I listen intently and I listen closely. I think about them until I can get to my notebook and pen, steadfastly hanging onto every thread that dances in the place between awake and unconsciousness. They are slippery to grasp. So many minor details are packed into the fold of them. In that elusiveness I try to memorize what I have just seen. I have asked spirit to speak to me in my dreams. I have a habit of spinning the images into signs that all is well, everything is healed, I have shed yet another layer, I can have relief and suffering is over! It is an old compulsion to have everything be neat and tidy. If I don’t chase it vigorously with my pen, I can consciously weave the story into a magical tale of how much I have overcome. Once it is down on the paper, fingers racing against my mind, the transcription exposes the truth. Without this dissection, I would not be able to catch those fleeing glimpses of sadness, regret and pain.

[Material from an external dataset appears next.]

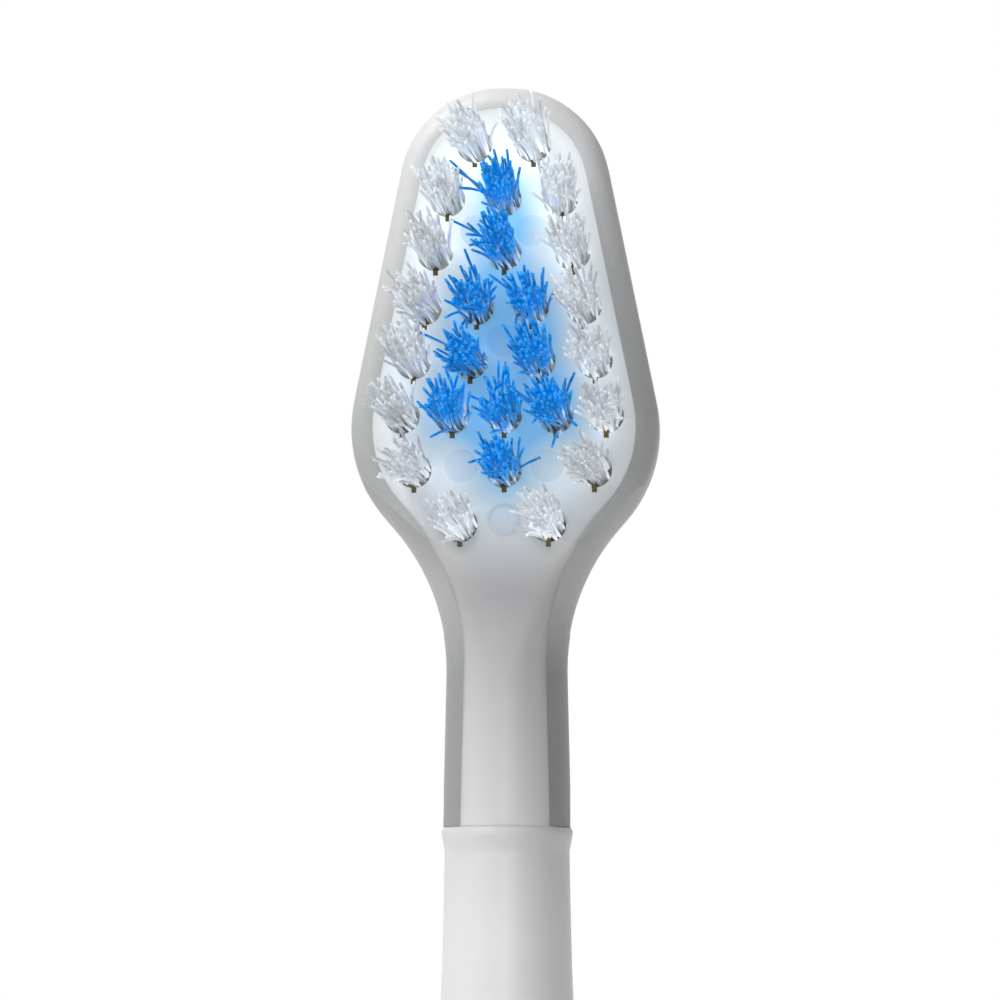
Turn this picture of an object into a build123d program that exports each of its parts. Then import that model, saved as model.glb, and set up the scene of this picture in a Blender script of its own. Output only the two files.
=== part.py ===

We plant seeds constantly. Some of them sprout and some of them never break ground. In my dream work I connect with the seeds that were planted that never sprouted. Like babies. And not just babies in general, but my babies. The babies that I had already given a shape to in my heart. I could make out their face and I had visions of them over and over, holding themselves up on the little window in my living room, looking out into the garden where the flowers bloomed and waved hello. I saw them sitting in the dining room floor with a little metal tray like the one I used to have with Wonder Woman on it, smearing their breakfast on their face and chattering to me as I did motherly things in the kitchen.
But let’s just say that like other somatic experiences, my body has in places clung tightly to this baby’s existence in any capacity that it could. That gritty textured ball of sand that calls for tender attention reveals itself in the burning pain in my lower back, the electric shooting pain in my uterus.
I no longer feel the tinge in waking life. I don’t feel defensive and angry when I interact with a new parent of a child. I am no longer jealous of the lens that they suddenly get to see the world through. There is not the slightest intellectual desire for my child that I had given a face to, but its little cells swim into my throat and loosen themselves through my tears. It is a sensation I can contract and expand with, and will bloom and then die, again and again, as I am just as sure that the healing of this story is as cyclical as all the others.
I can not bask in the light for long without acknowledging the shadows. Sitting in the shadows is not scary after all. In fact, it is cool and relaxing. Here, I am free to honor and connect with all of the rough and tender seeds that never see the sun. No one is looking. I am in a safe place of reckoning. All is well.